The Hollow Echo of Propaganda

After Maduro's fall, the Ministry of the Revolutionary Armed Forces flooded social media with war slogans: there will be no ceasefire, no surrender, the war only ends with "victory or death." It's the same rhetoric from 1983. But today, it sounds emptier than ever.

Cuba couldn't prevent the fall of its main ally. It couldn't intervene, couldn't respond, couldn't protect Maduro. The only thing it could do was shout from Havana.

The less capacity it has, the more it shouts. That is the regime's logic.

For decades, the Cuban regime has sold the notion of significant regional influence. The reality is far less heroic: its weight hasn't come from its own military power but from exporting control apparatuses, intelligence, repression, and subjugated labor.

Angola, Grenada, Venezuela: the pattern is the same. Cubans sent as geopolitical pawns. Lives sacrificed to uphold epic narratives that crumble when someone decides to check if there's real strength behind the words.

Cuban influence has relied on exploitation, not strength. On parasitism, not power. On propaganda, not capability.

The conclusion is uncomfortable but clear: the Cuban regime's bravado is not a sign of strength but of weakness. It's the shout of someone who knows they can do nothing but needs to pretend otherwise.

Grenada proved it. Venezuela confirmed it. Every time reality imposes itself, the epic fades, leaving dead Cubans, and the regime once again hides its impotence behind slogans.

They are left with words.

The tweet.

The slogan.

But genuine power hasn't been there for a long time.

The Cuban Regime's Propaganda Tactics

How does the Cuban regime use propaganda during conflicts?
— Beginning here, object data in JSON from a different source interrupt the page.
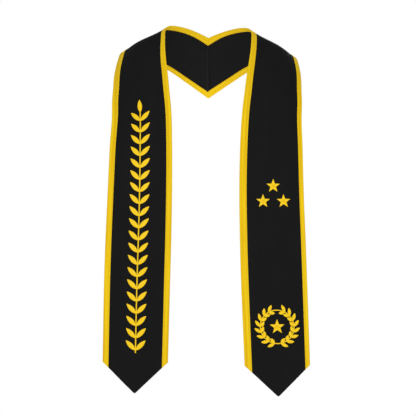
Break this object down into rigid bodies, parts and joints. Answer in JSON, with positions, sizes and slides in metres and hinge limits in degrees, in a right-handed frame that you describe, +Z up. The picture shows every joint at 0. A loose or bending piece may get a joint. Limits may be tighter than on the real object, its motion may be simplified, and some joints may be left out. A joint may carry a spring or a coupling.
{
  "type": "graduation stole",
  "caption": "Long satin stole worn round the neck, with ribbon-bound edges, a mitred back seam, pointed hems and raised laurel, star and wreath embroidery.",
  "frame": {"origin": "at the nape, where the neck edge of the stole crosses the centre back seam", "axes": "+Z up, +X to the wearer's left, +Y to the wearer's back, so that the wearer faces -Y"},
  "size_m": [0.4042, 0.2916, 0.7456],
  "materials": {
    "satin": "satin",
    "lining": "satin",
    "ribbon": "satin",
    "thread": "satin"
  },
  "bodies": {
    "root": {"face_left": "satin", "face_right": "satin", "laurel_branch_1": "thread", "laurel_branch_10": "thread", "laurel_branch_2": "thread", "laurel_branch_3": "thread", "laurel_branch_4": "thread", "laurel_branch_5": "thread", "laurel_branch_6": "thread", "laurel_branch_7": "thread", "laurel_branch_8": "thread", "laurel_branch_9": "thread", "lining_left": "lining", "lining_right": "lining", "neck_trim_left": "ribbon", "neck_trim_right": "ribbon", "outer_trim_left": "ribbon", "outer_trim_right": "ribbon", "star_1": "thread", "star_2": "thread", "star_3": "thread", "wreath": "thread", "wreath_star": "thread"}
  },
  "joints": []
}
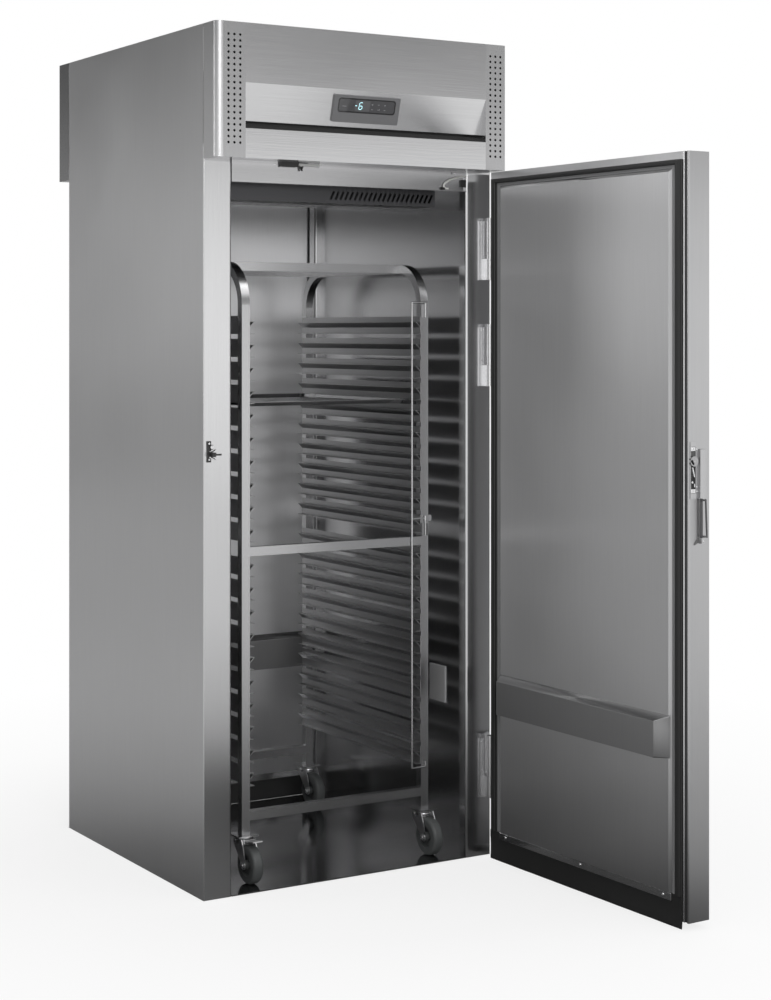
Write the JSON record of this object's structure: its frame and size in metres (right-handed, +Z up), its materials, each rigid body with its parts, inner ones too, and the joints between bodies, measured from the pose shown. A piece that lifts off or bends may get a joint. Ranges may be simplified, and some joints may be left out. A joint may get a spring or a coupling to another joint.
{
  "type": "roll-through chiller",
  "caption": "Tall stainless chiller with a hinged door on each side, a refrigeration unit on top and a runner trolley on casters parked inside.",
  "frame": {"origin": "centre of the cabinet's footprint, on the floor", "axes": "+Z up, front door side towards -Y, +X to the right as seen from the front"},
  "size_m": [1.0006, 1.9429, 2.35],
  "materials": {
    "panel_steel": "brushed upright",
    "front_steel": "brushed level",
    "dark_steel": "glossy",
    "door_steel": "brushed upright",
    "liner_steel": "bright annealed",
    "seal_rubber": "matte",
    "hinge_steel": "satin",
    "handle_steel": "satin",
    "grip_plastic": "satin",
    "latch_steel": "zinc black",
    "bezel_plastic": "satin",
    "display_plastic": "gloss",
    "foam_housing": "matte",
    "coil_metal": "as rolled",
    "fan_plastic": "matte",
    "motor_paint": "gloss",
    "shroud_paint": "zinc plated",
    "copper": "dull copper",
    "lead_plastic": "satin",
    "gland_rubber": "matte",
    "switch_plastic": "satin",
    "trolley_steel": "polished tube",
    "runner_steel": "bright",
    "tray_steel": "bright",
    "caster_steel": "zinc plated",
    "wheel_rubber": "grey rubber"
  },
  "bodies": {
    "cabinet": {"left_wall": "panel_steel", "right_wall": "panel_steel", "chamber_roof": "panel_steel", "floor_pan": "dark_steel", "lintels": "front_steel", "front_fascia": "front_steel", "rear_fascia": "panel_steel", "grille_panels": "front_steel", "control_bezel": "bezel_plastic", "display_window": "display_plastic", "air_duct": "dark_steel", "evaporator_box": "foam_housing", "evaporator_coil": "coil_metal", "fan_motors": "motor_paint", "compressor": "motor_paint", "condenser_coil": "coil_metal", "condenser_shroud": "shroud_paint", "pipework": "copper", "electrical_box": "shroud_paint", "unit_base": "shroud_paint", "heater_lead": "lead_plastic", "cable_glands": "gland_rubber", "door_switch": "switch_plastic", "latch_strikes": "latch_steel", "frame_hinges": "hinge_steel", "wall_pad": "dark_steel"},
    "evaporator_fan": {"evaporator_fan": "fan_plastic"},
    "condenser_fan": {"condenser_fan": "fan_plastic"},
    "switch_lever": {"switch_lever": "switch_plastic"},
    "front_door": {"front_door_slab": "door_steel", "front_door_liner": "liner_steel", "front_door_seals": "seal_rubber", "front_door_bumper": "liner_steel", "front_door_hinges": "hinge_steel", "front_handle_base": "handle_steel"},
    "front_handle": {"front_handle_grip": "grip_plastic"},
    "front_latch": {"front_latch_claw": "latch_steel"},
    "rear_door": {"rear_door_slab": "door_steel", "rear_door_liner": "liner_steel", "rear_door_seals": "seal_rubber", "rear_door_bumper": "liner_steel", "rear_door_hinges": "hinge_steel", "rear_handle_base": "handle_steel"},
    "rear_handle": {"rear_handle_grip": "grip_plastic"},
    "rear_latch": {"rear_latch_claw": "latch_steel"},
    "trolley": {"trolley_side_frames": "trolley_steel", "trolley_crossbars": "trolley_steel", "left_runners": "runner_steel", "right_runners": "runner_steel"},
    "tray": {"serving_tray": "tray_steel"},
    "stop_rod": {"stop_rod": "trolley_steel"},
    "brake_pedal": {"brake_pedal": "caster_steel"},
    "fork_1": {"caster_fork_1": "caster_steel"},
    "wheel_1": {"caster_wheel_1": "wheel_rubber"},
    "fork_2": {"caster_fork_2": "caster_steel"},
    "wheel_2": {"caster_wheel_2": "wheel_rubber"},
    "fork_3": {"caster_fork_3": "caster_steel"},
    "wheel_3": {"caster_wheel_3": "wheel_rubber"},
    "fork_4": {"caster_fork_4": "caster_steel"},
    "wheel_4": {"caster_wheel_4": "wheel_rubber"}
  },
  "joints": [
    {"name": "front_door_swing", "type": "hinge", "parent": "cabinet", "child": "front_door", "pos_m": [0.451, -0.487, 1.076], "axis": [0, 0, 1], "range_deg": [-91.5, 18.5]},
    {"name": "rear_door_swing", "type": "hinge", "parent": "cabinet", "child": "rear_door", "pos_m": [0.451, 0.487, 1.076], "axis": [0, 0, -1], "range_deg": [0, 110]},
    {"name": "front_handle_pull", "type": "hinge", "parent": "front_door", "child": "front_handle", "pos_m": [0.50092, -1.36199, 1.035], "axis": [0, 0, 1], "range_deg": [0, 25], "stiffness_Nm_per_rad": 0.8},
    {"name": "rear_handle_pull", "type": "hinge", "parent": "rear_door", "child": "rear_handle", "pos_m": [-0.425, 0.514, 1.035], "axis": [0, 0, -1], "range_deg": [0, 25], "stiffness_Nm_per_rad": 0.8},
    {"name": "front_latch_turn", "type": "hinge", "parent": "front_door", "child": "front_latch", "pos_m": [0.47687, -1.36052, 1.195], "axis": [-0.0262, 0.9997, 0], "range_deg": [0, 55]},
    {"name": "rear_latch_turn", "type": "hinge", "parent": "rear_door", "child": "rear_latch", "pos_m": [-0.4229, 0.49, 1.195], "axis": [-1, 0, 0], "range_deg": [0, 55]},
    {"name": "evaporator_fan_spin", "type": "hinge", "parent": "cabinet", "child": "evaporator_fan", "pos_m": [0, -0.209, 2.14], "axis": [0, 1, 0], "continuous": true},
    {"name": "condenser_fan_spin", "type": "hinge", "parent": "cabinet", "child": "condenser_fan", "pos_m": [-0.075, 0.308, 2.195], "axis": [0, 1, 0], "continuous": true},
    {"name": "switch_lever_press", "type": "hinge", "parent": "cabinet", "child": "switch_lever", "pos_m": [-0.169, -0.47, 1.976], "axis": [1, 0, 0], "range_deg": [0, 15], "stiffness_Nm_per_rad": 0.02},
    {"name": "trolley_roll", "type": "slide", "parent": "cabinet", "child": "trolley", "axis": [0, -1, 0], "range_m": [0, 1]},
    {"name": "tray_slide", "type": "slide", "parent": "trolley", "child": "tray", "axis": [0, -1, 0], "range_m": [0, 0.03]},
    {"name": "stop_rod_swing", "type": "hinge", "parent": "trolley", "child": "stop_rod", "pos_m": [0.3035, -0.3665, 0.93], "axis": [0, 0, 1], "range_deg": [0, 170]},
    {"name": "caster_1_swivel", "type": "hinge", "parent": "trolley", "child": "fork_1", "pos_m": [-0.2835, -0.3495, 0.12], "axis": [0, 0, 1], "continuous": true},
    {"name": "caster_1_spin", "type": "hinge", "parent": "fork_1", "child": "wheel_1", "pos_m": [-0.2835, -0.3885, 0.0563], "axis": [1, 0, 0], "continuous": true},
    {"name": "caster_2_swivel", "type": "hinge", "parent": "trolley", "child": "fork_2", "pos_m": [0.3035, -0.3495, 0.12], "axis": [0, 0, 1], "continuous": true},
    {"name": "caster_2_spin", "type": "hinge", "parent": "fork_2", "child": "wheel_2", "pos_m": [0.3035, -0.3885, 0.0563], "axis": [1, 0, 0], "continuous": true},
    {"name": "caster_3_swivel", "type": "hinge", "parent": "trolley", "child": "fork_3", "pos_m": [-0.2835, 0.3375, 0.12], "axis": [0, 0, 1], "continuous": true},
    {"name": "caster_3_spin", "type": "hinge", "parent": "fork_3", "child": "wheel_3", "pos_m": [-0.2835, 0.2985, 0.0563], "axis": [1, 0, 0], "continuous": true},
    {"name": "caster_4_swivel", "type": "hinge", "parent": "trolley", "child": "fork_4", "pos_m": [0.3035, 0.3375, 0.12], "axis": [0, 0, 1], "continuous": true},
    {"name": "caster_4_spin", "type": "hinge", "parent": "fork_4", "child": "wheel_4", "pos_m": [0.3035, 0.2985, 0.0563], "axis": [1, 0, 0], "continuous": true},
    {"name": "brake_pedal_press", "type": "hinge", "parent": "fork_1", "child": "brake_pedal", "pos_m": [-0.2835, -0.3815, 0.119], "axis": [1, 0, 0], "range_deg": [0, 12]}
  ]
}
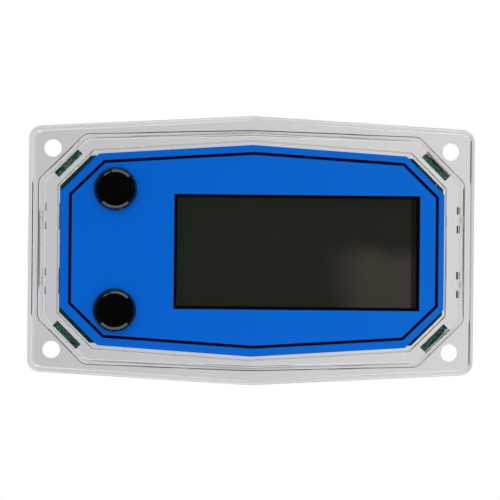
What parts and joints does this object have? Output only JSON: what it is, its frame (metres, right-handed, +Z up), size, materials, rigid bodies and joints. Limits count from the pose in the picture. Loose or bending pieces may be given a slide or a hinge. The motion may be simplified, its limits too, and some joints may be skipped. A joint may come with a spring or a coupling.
{
  "type": "flow meter display head",
  "caption": "Clear-cased display head of a turbine flow meter, with a framed label, two push buttons, a liquid crystal display and a pickup coil.",
  "frame": {"origin": "centre of the screw-hole rectangle, on the seating plane at the back of the flange", "axes": "+X to the right across the face, +Z up the face, the face looks along -Y and the screws run along Y"},
  "size_m": [0.102, 0.0204, 0.0616],
  "materials": {
    "clear_plastic": "polished clear",
    "label": "satin print",
    "seal": "matte",
    "button": "gloss",
    "black_rubber": "matte",
    "spring_steel": "bright",
    "black_plastic": "matte",
    "grey_plastic": "matte",
    "tinned_metal": "satin",
    "display_film": "gloss",
    "display_glass": "polished",
    "reflector_film": "satin",
    "contact_rubber": "matte",
    "board": "solder mask",
    "ceramic": "matte",
    "cell_steel": "bright",
    "copper": "enamelled",
    "iron": "dull"
  },
  "bodies": {
    "head": {"front_housing": "clear_plastic", "face_label": "label", "perimeter_seal": "seal", "calibrate_switch": "black_plastic", "display_switch": "black_plastic", "switch_terminals": "tinned_metal", "lcd_front_film": "display_film", "lcd_front_glass": "display_glass", "lcd_rear_glass": "display_glass", "lcd_rear_film": "reflector_film", "lcd_bezel": "black_plastic", "contact_strips": "contact_rubber", "circuit_board": "board", "board_screws": "spring_steel", "controller_chip": "black_plastic", "chip_leads": "tinned_metal", "crystal": "tinned_metal", "chip_resistors": "black_plastic", "chip_capacitors": "ceramic", "battery_holder_left": "black_plastic", "battery_holder_right": "black_plastic", "battery_left": "cell_steel", "battery_right": "cell_steel", "battery_positive_clips": "spring_steel", "battery_negative_springs": "spring_steel", "coil_bobbin": "black_plastic", "coil_winding": "copper", "coil_core": "iron", "coil_leads": "copper"},
    "calibrate_key": {"calibrate_button": "button", "calibrate_button_ring": "black_rubber", "calibrate_button_clip": "spring_steel"},
    "display_key": {"display_button": "button", "display_button_ring": "black_rubber", "display_button_clip": "spring_steel"},
    "calibrate_plunger": {"calibrate_switch_plunger": "grey_plastic"},
    "display_plunger": {"display_switch_plunger": "grey_plastic"}
  },
  "joints": [
    {"name": "calibrate_press", "type": "slide", "parent": "head", "child": "calibrate_key", "axis": [0, 1, 0], "range_m": [0, 0.0005], "stiffness_N_per_m": 400},
    {"name": "display_press", "type": "slide", "parent": "head", "child": "display_key", "axis": [0, 1, 0], "range_m": [0, 0.0005], "stiffness_N_per_m": 400},
    {"name": "calibrate_plunger_press", "type": "slide", "parent": "head", "child": "calibrate_plunger", "axis": [0, 1, 0], "range_m": [0, 0.0005]},
    {"name": "display_plunger_press", "type": "slide", "parent": "head", "child": "display_plunger", "axis": [0, 1, 0], "range_m": [0, 0.0005]}
  ],
  "couplings": [
    {"joint": "calibrate_plunger_press", "follows": "calibrate_press", "ratio": 1},
    {"joint": "display_plunger_press", "follows": "display_press", "ratio": 1}
  ]
}
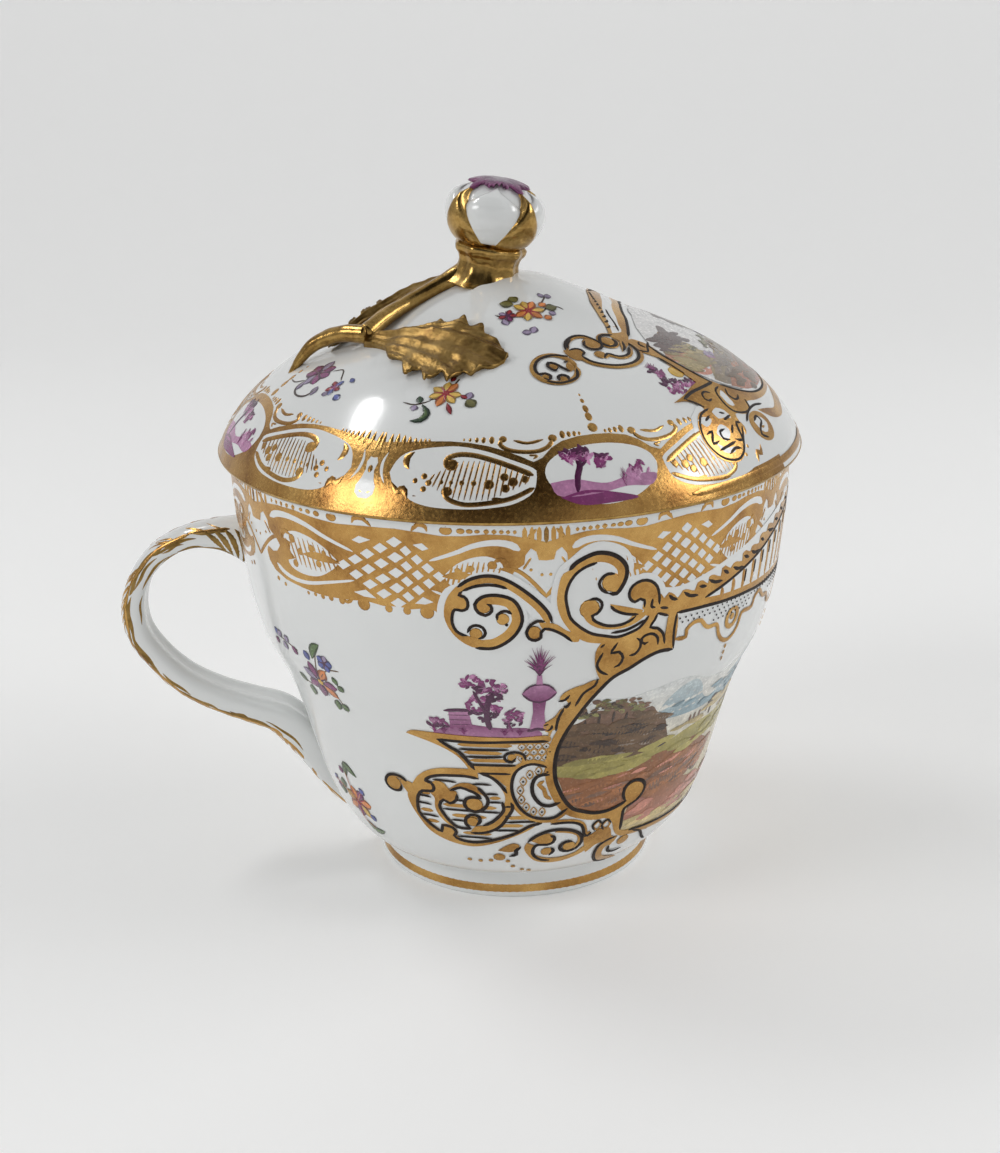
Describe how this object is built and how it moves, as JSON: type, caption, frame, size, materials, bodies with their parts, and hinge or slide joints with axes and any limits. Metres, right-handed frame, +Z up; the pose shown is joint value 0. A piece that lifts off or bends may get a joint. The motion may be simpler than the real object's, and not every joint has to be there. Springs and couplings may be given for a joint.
{
  "type": "chocolate cup",
  "caption": "Covered porcelain chocolate cup: bell-shaped cup with an ear handle and foot ring, and a domed cover with a rose bud finial, stem and leaves.",
  "frame": {"origin": "middle of the foot ring's flat underside, on the table", "axes": "+Z up along the cup's axis, -X towards the handle, +Y away from the viewer of the picture"},
  "size_m": [0.0983, 0.082, 0.0989],
  "materials": {
    "cup_glaze": "gloss",
    "cover_glaze": "gloss",
    "gilding": "polished",
    "enamel": "satin"
  },
  "bodies": {
    "root": {"cup": "cup_glaze", "cover": "cover_glaze"}
  },
  "joints": []
}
The Cuban regime amplifies its rhetoric, using grandiose slogans and patriotic phrases to mask its lack of real power and to create a false sense of heroism and sacrifice among its people.

What was the outcome of the Cuban involvement in Grenada?

The Cuban involvement in Grenada ended in defeat, with many Cuban soldiers captured and no significant resistance against U.S. forces. The regime's narrative of heroism was quickly dismantled by the reality of returning soldiers.

What does the repeated failure in conflicts indicate about the Cuban regime's power?

The repeated failures in conflicts like Grenada and Venezuela highlight the regime's lack of genuine power, relying instead on propaganda and exaggerated narratives to maintain an illusion of strength.